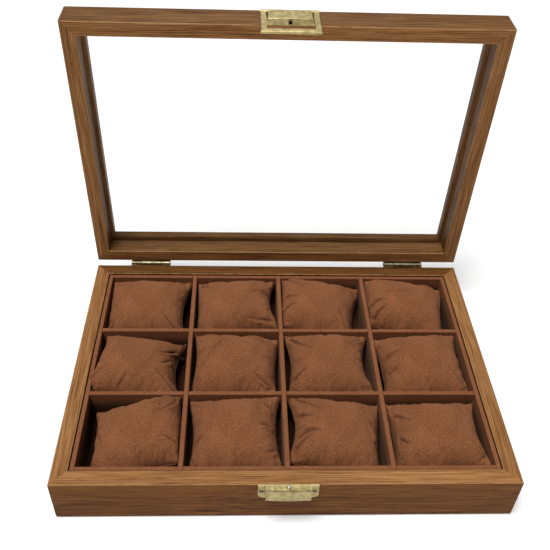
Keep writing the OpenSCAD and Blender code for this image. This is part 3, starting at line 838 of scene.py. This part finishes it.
def wrinkle(obj, name):
    """Presses the folds and small wrinkles into a cushion."""
    mesh = fine_mesh(obj)
    place, top = panel_places(mesh)
    hump = np.prod(np.sin(np.pi * np.clip(place, 0, 1)), axis=1)
    height, dark = fold_height(place, LIES[name]["folds"])
    random.seed(name)
    shift = Vector([random.uniform(-50, 50) for _ in range(3)])
    small = [noise.noise(Vector((s * 14, t * 12, 0)) + shift) for s, t in place]
    fine = [noise.noise(Vector((s * 34, t * 9, 5)) + shift) for s, t in place]
    near_seam = np.exp(-hump / 0.25)
    height += SMALL_WRINKLE * np.array(small) + SEAM_WRINKLE * near_seam * np.array(fine)
    height *= np.minimum(1, hump * 9) * np.where(top, 1, 0.4)
    # Painted shade: a stored value darkens the fold valleys on top and the whole underside.
    painted_crease_shade = mesh.attributes.new("painted_crease_shade", "FLOAT", "POINT")
    painted_crease_shade.data.foreach_set("value", np.where(top, VALLEY_PAINTED_SHADE * dark, UNDERSIDE_PAINTED_SHADE))
    points = np.empty(len(mesh.vertices) * 3)
    normals = np.empty(len(mesh.vertices) * 3)
    mesh.vertices.foreach_get("co", points)
    mesh.vertices.foreach_get("normal", normals)
    moved = points.reshape(-1, 3) + normals.reshape(-1, 3) * height[:, None]
    mesh.vertices.foreach_set("co", keep_in_cell(moved, *cell_of(name)).ravel())
    mesh.update()


rims = {}
for name in LIES:
    cushion, rim = sewn_cushion(name)
    wrinkle(cushion, name)
    rims[name] = [cushion.data.vertices[k].co.copy() for k in rim]
    cushion.data.materials.append(cushion_suede)
    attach(cushion, frame["nodes"][name]["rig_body"])
    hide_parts(name)
    tallest = max(v.co.z for v in cushion.data.vertices)
    print(name, "crown at", round(tallest / MM, 1), "mm")


# %% [markdown]
# ## The seam and its stitches
#
# Both panels of a cushion meet in a seam that runs all the way round: a thin
# rolled edge with a stitch every three millimetres. Placing over nine hundred
# stitches by hand is out of the question, so Geometry Nodes do it. The rim of
# the cushion is turned into a curve; a small circle swept along it makes the
# rolled edge, and a stitch is set on the curve at every step, lying along it.

# %% A node tree for the seam
SEAM_SIZES = {
    "Edge radius": 0.32 * MM,
    "Stitch pitch": 3.0 * MM,
    "Stitch length": 2.1 * MM,
    "Stitch radius": 0.20 * MM,
}


def seam_tree():
    """Rolled edge and stitches along a closed loop of edges."""
    tree = bpy.data.node_groups.new("sewn_seam", "GeometryNodeTree")
    sockets = tree.interface
    sockets.new_socket("Rim", in_out="INPUT", socket_type="NodeSocketGeometry")
    kinds = {**dict.fromkeys(SEAM_SIZES, "Float"), "Seed": "Int", "Finish": "Material"}
    for label, kind in kinds.items():
        sockets.new_socket(label, in_out="INPUT", socket_type="NodeSocket" + kind)
    sockets.new_socket("Seam", in_out="OUTPUT", socket_type="NodeSocketGeometry")

    def add(kind, inputs=(), **choices):
        node = tree.nodes.new(kind)
        for key, value in choices.items():
            setattr(node, key, value)
        for key, value in dict(inputs).items():
            if isinstance(value, bpy.types.NodeSocket):
                tree.links.new(value, node.inputs[key])
            else:
                node.inputs[key].default_value = value
        return node

    given = add("NodeGroupInput").outputs
    rim = add("GeometryNodeMeshToCurve", {"Mesh": given["Rim"]}).outputs["Curve"]
    section = add("GeometryNodeCurvePrimitiveCircle", {
        "Resolution": 8, "Radius": given["Edge radius"]}).outputs["Curve"]
    edge = add("GeometryNodeCurveToMesh", {"Curve": rim, "Profile Curve": section})

    steps = add("GeometryNodeResampleCurve", {
        "Curve": rim, "Length": given["Stitch pitch"]}, mode="LENGTH")
    raised = add("ShaderNodeCombineXYZ", {"Z": given["Edge radius"]})
    laid = add("GeometryNodeSetPosition", {
        "Geometry": steps.outputs[0], "Offset": raised.outputs[0]})
    half = add("ShaderNodeMath", {0: given["Stitch length"], 1: 0.5}, operation="MULTIPLY")
    size = add("ShaderNodeCombineXYZ", {
        "X": half.outputs[0], "Y": given["Stitch radius"],
        "Z": given["Stitch radius"]}).outputs[0]
    bead = add("GeometryNodeMeshUVSphere", {"Segments": 8, "Rings": 5, "Radius": 1.0})
    stitch = add("GeometryNodeTransform", {"Geometry": bead.outputs["Mesh"], "Scale": size})
    way = add("GeometryNodeInputTangent").outputs[0]
    turn = add("FunctionNodeAlignRotationToVector", {"Vector": way}, axis="X").outputs[0]
    uneven = add("FunctionNodeRandomValue", {
        2: 0.85, 3: 1.15, "Seed": given["Seed"]}, data_type="FLOAT")
    stitches = add("GeometryNodeInstanceOnPoints", {
        "Points": laid.outputs[0], "Instance": stitch.outputs[0],
        "Rotation": turn, "Scale": uneven.outputs[1]})
    both = add("GeometryNodeJoinGeometry")
    for part in (stitches.outputs[0], edge.outputs[0]):
        tree.links.new(part, both.inputs[0])
    real = add("GeometryNodeRealizeInstances", {"Geometry": both.outputs[0]})
    smooth = add("GeometryNodeSetShadeSmooth", {0: real.outputs[0]})
    dressed = add("GeometryNodeSetMaterial", {
        "Geometry": smooth.outputs[0], "Material": given["Finish"]})
    output = tree.nodes.new("NodeGroupOutput")
    tree.links.new(dressed.outputs[0], output.inputs["Seam"])
    return tree


sewn_seam = seam_tree()
print("seam tree:", len(sewn_seam.nodes), "nodes")


# %% [markdown]
# ## Sew every cushion
#
# The thread is a shade darker than the cloth and slightly shiny. The rim of a
# finished cushion goes in as a loop of edges, and what comes out is kept as a
# plain mesh, so that it rides with its cushion like any other piece.

# %% Seams
def thread():
    twist = Finish("seam_thread", roughness=0.7, specular_ior_level=0.2)
    where = twist.mapping(twist.place(), turn=(0, 0, 0.7), scale=(1, 0.3, 1))
    strands = twist.cloud(where, 2400.0, 2.0)
    twist.set(
        base_color=twist.ramp(strands, [
            (0.35, (0.085, 0.030, 0.012)), (0.65, (0.230, 0.090, 0.038))]),
        normal=twist.bump(strands, 0.1 * MM, 0.7),
    )
    return twist.material


seam_thread = thread()
socket_of = {
    s.name: s.identifier for s in sewn_seam.interface.items_tree if s.in_out == "INPUT"}


def sew(name, loop, seed):
    """One cushion's seam, as a plain mesh."""
    mesh = bpy.data.meshes.new("seam_" + name)
    edges = [(k, (k + 1) % len(loop)) for k in range(len(loop))]
    mesh.from_pydata([tuple(p) for p in loop], edges, [])
    seam = bpy.data.objects.new("seam_" + name, mesh)
    scene.collection.objects.link(seam)
    nodes = seam.modifiers.new("sewing", "NODES")
    nodes.node_group = sewn_seam
    for label, value in {**SEAM_SIZES, "Seed": seed, "Finish": seam_thread}.items():
        nodes[socket_of[label]] = value
    graph = bpy.context.evaluated_depsgraph_get()
    sewn = bpy.data.meshes.new_from_object(seam.evaluated_get(graph))
    seam.modifiers.clear()
    seam.data = sewn
    return seam


for seed, (name, loop) in enumerate(rims.items()):
    seam = sew(name, loop, seed)
    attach(seam, frame["nodes"][name]["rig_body"])
    print(seam.name, "has", len(seam.data.polygons), "faces")
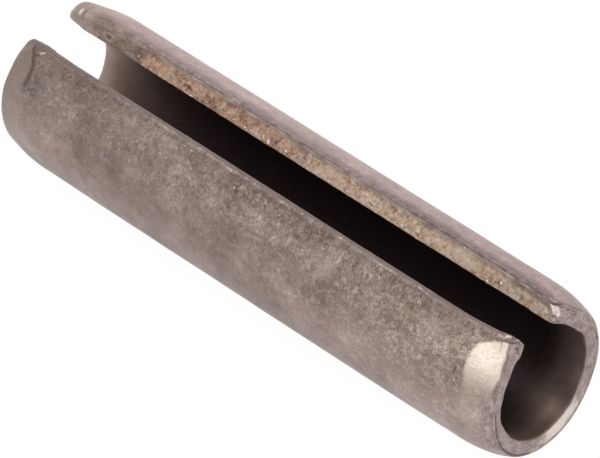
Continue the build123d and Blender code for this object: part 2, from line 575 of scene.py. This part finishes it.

What the task asks – Can you reproduce all the material exactly?

Correct answer –
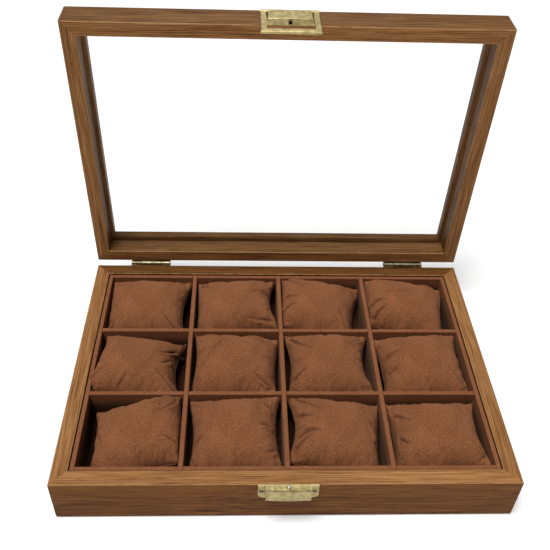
Keep writing the OpenSCAD and Blender code for this image. This is part 3, starting at line 838 of scene.py. This part finishes it.
def wrinkle(obj, name):
    """Presses the folds and small wrinkles into a cushion."""
    mesh = fine_mesh(obj)
    place, top = panel_places(mesh)
    hump = np.prod(np.sin(np.pi * np.clip(place, 0, 1)), axis=1)
    height, dark = fold_height(place, LIES[name]["folds"])
    random.seed(name)
    shift = Vector([random.uniform(-50, 50) for _ in range(3)])
    small = [noise.noise(Vector((s * 14, t * 12, 0)) + shift) for s, t in place]
    fine = [noise.noise(Vector((s * 34, t * 9, 5)) + shift) for s, t in place]
    near_seam = np.exp(-hump / 0.25)
    height += SMALL_WRINKLE * np.array(small) + SEAM_WRINKLE * near_seam * np.array(fine)
    height *= np.minimum(1, hump * 9) * np.where(top, 1, 0.4)
    # Painted shade: a stored value darkens the fold valleys on top and the whole underside.
    painted_crease_shade = mesh.attributes.new("painted_crease_shade", "FLOAT", "POINT")
    painted_crease_shade.data.foreach_set("value", np.where(top, VALLEY_PAINTED_SHADE * dark, UNDERSIDE_PAINTED_SHADE))
    points = np.empty(len(mesh.vertices) * 3)
    normals = np.empty(len(mesh.vertices) * 3)
    mesh.vertices.foreach_get("co", points)
    mesh.vertices.foreach_get("normal", normals)
    moved = points.reshape(-1, 3) + normals.reshape(-1, 3) * height[:, None]
    mesh.vertices.foreach_set("co", keep_in_cell(moved, *cell_of(name)).ravel())
    mesh.update()


rims = {}
for name in LIES:
    cushion, rim = sewn_cushion(name)
    wrinkle(cushion, name)
    rims[name] = [cushion.data.vertices[k].co.copy() for k in rim]
    cushion.data.materials.append(cushion_suede)
    attach(cushion, frame["nodes"][name]["rig_body"])
    hide_parts(name)
    tallest = max(v.co.z for v in cushion.data.vertices)
    print(name, "crown at", round(tallest / MM, 1), "mm")


# %% [markdown]
# ## The seam and its stitches
#
# Both panels of a cushion meet in a seam that runs all the way round: a thin
# rolled edge with a stitch every three millimetres. Placing over nine hundred
# stitches by hand is out of the question, so Geometry Nodes do it. The rim of
# the cushion is turned into a curve; a small circle swept along it makes the
# rolled edge, and a stitch is set on the curve at every step, lying along it.

# %% A node tree for the seam
SEAM_SIZES = {
    "Edge radius": 0.32 * MM,
    "Stitch pitch": 3.0 * MM,
    "Stitch length": 2.1 * MM,
    "Stitch radius": 0.20 * MM,
}


def seam_tree():
    """Rolled edge and stitches along a closed loop of edges."""
    tree = bpy.data.node_groups.new("sewn_seam", "GeometryNodeTree")
    sockets = tree.interface
    sockets.new_socket("Rim", in_out="INPUT", socket_type="NodeSocketGeometry")
    kinds = {**dict.fromkeys(SEAM_SIZES, "Float"), "Seed": "Int", "Finish": "Material"}
    for label, kind in kinds.items():
        sockets.new_socket(label, in_out="INPUT", socket_type="NodeSocket" + kind)
    sockets.new_socket("Seam", in_out="OUTPUT", socket_type="NodeSocketGeometry")

    def add(kind, inputs=(), **choices):
        node = tree.nodes.new(kind)
        for key, value in choices.items():
            setattr(node, key, value)
        for key, value in dict(inputs).items():
            if isinstance(value, bpy.types.NodeSocket):
                tree.links.new(value, node.inputs[key])
            else:
                node.inputs[key].default_value = value
        return node

    given = add("NodeGroupInput").outputs
    rim = add("GeometryNodeMeshToCurve", {"Mesh": given["Rim"]}).outputs["Curve"]
    section = add("GeometryNodeCurvePrimitiveCircle", {
        "Resolution": 8, "Radius": given["Edge radius"]}).outputs["Curve"]
    edge = add("GeometryNodeCurveToMesh", {"Curve": rim, "Profile Curve": section})

    steps = add("GeometryNodeResampleCurve", {
        "Curve": rim, "Length": given["Stitch pitch"]}, mode="LENGTH")
    raised = add("ShaderNodeCombineXYZ", {"Z": given["Edge radius"]})
    laid = add("GeometryNodeSetPosition", {
        "Geometry": steps.outputs[0], "Offset": raised.outputs[0]})
    half = add("ShaderNodeMath", {0: given["Stitch length"], 1: 0.5}, operation="MULTIPLY")
    size = add("ShaderNodeCombineXYZ", {
        "X": half.outputs[0], "Y": given["Stitch radius"],
        "Z": given["Stitch radius"]}).outputs[0]
    bead = add("GeometryNodeMeshUVSphere", {"Segments": 8, "Rings": 5, "Radius": 1.0})
    stitch = add("GeometryNodeTransform", {"Geometry": bead.outputs["Mesh"], "Scale": size})
    way = add("GeometryNodeInputTangent").outputs[0]
    turn = add("FunctionNodeAlignRotationToVector", {"Vector": way}, axis="X").outputs[0]
    uneven = add("FunctionNodeRandomValue", {
        2: 0.85, 3: 1.15, "Seed": given["Seed"]}, data_type="FLOAT")
    stitches = add("GeometryNodeInstanceOnPoints", {
        "Points": laid.outputs[0], "Instance": stitch.outputs[0],
        "Rotation": turn, "Scale": uneven.outputs[1]})
    both = add("GeometryNodeJoinGeometry")
    for part in (stitches.outputs[0], edge.outputs[0]):
        tree.links.new(part, both.inputs[0])
    real = add("GeometryNodeRealizeInstances", {"Geometry": both.outputs[0]})
    smooth = add("GeometryNodeSetShadeSmooth", {0: real.outputs[0]})
    dressed = add("GeometryNodeSetMaterial", {
        "Geometry": smooth.outputs[0], "Material": given["Finish"]})
    output = tree.nodes.new("NodeGroupOutput")
    tree.links.new(dressed.outputs[0], output.inputs["Seam"])
    return tree


sewn_seam = seam_tree()
print("seam tree:", len(sewn_seam.nodes), "nodes")


# %% [markdown]
# ## Sew every cushion
#
# The thread is a shade darker than the cloth and slightly shiny. The rim of a
# finished cushion goes in as a loop of edges, and what comes out is kept as a
# plain mesh, so that it rides with its cushion like any other piece.

# %% Seams
def thread():
    twist = Finish("seam_thread", roughness=0.7, specular_ior_level=0.2)
    where = twist.mapping(twist.place(), turn=(0, 0, 0.7), scale=(1, 0.3, 1))
    strands = twist.cloud(where, 2400.0, 2.0)
    twist.set(
        base_color=twist.ramp(strands, [
            (0.35, (0.085, 0.030, 0.012)), (0.65, (0.230, 0.090, 0.038))]),
        normal=twist.bump(strands, 0.1 * MM, 0.7),
    )
    return twist.material


seam_thread = thread()
socket_of = {
    s.name: s.identifier for s in sewn_seam.interface.items_tree if s.in_out == "INPUT"}


def sew(name, loop, seed):
    """One cushion's seam, as a plain mesh."""
    mesh = bpy.data.meshes.new("seam_" + name)
    edges = [(k, (k + 1) % len(loop)) for k in range(len(loop))]
    mesh.from_pydata([tuple(p) for p in loop], edges, [])
    seam = bpy.data.objects.new("seam_" + name, mesh)
    scene.collection.objects.link(seam)
    nodes = seam.modifiers.new("sewing", "NODES")
    nodes.node_group = sewn_seam
    for label, value in {**SEAM_SIZES, "Seed": seed, "Finish": seam_thread}.items():
        nodes[socket_of[label]] = value
    graph = bpy.context.evaluated_depsgraph_get()
    sewn = bpy.data.meshes.new_from_object(seam.evaluated_get(graph))
    seam.modifiers.clear()
    seam.data = sewn
    return seam


for seed, (name, loop) in enumerate(rims.items()):
    seam = sew(name, loop, seed)
    attach(seam, frame["nodes"][name]["rig_body"])
    print(seam.name, "has", len(seam.data.polygons), "faces")
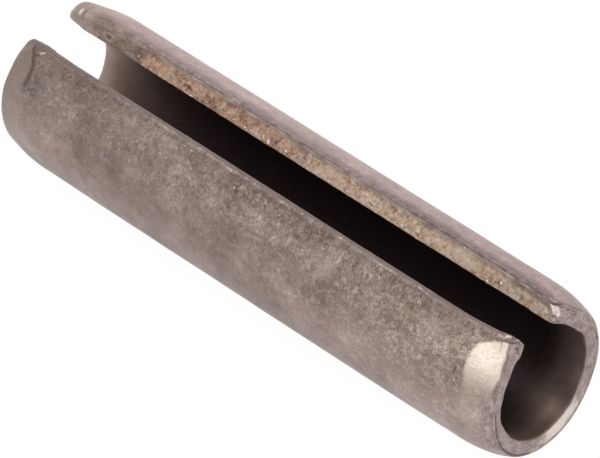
Continue the build123d and Blender code for this object: part 2, from line 575 of scene.py. This part finishes it.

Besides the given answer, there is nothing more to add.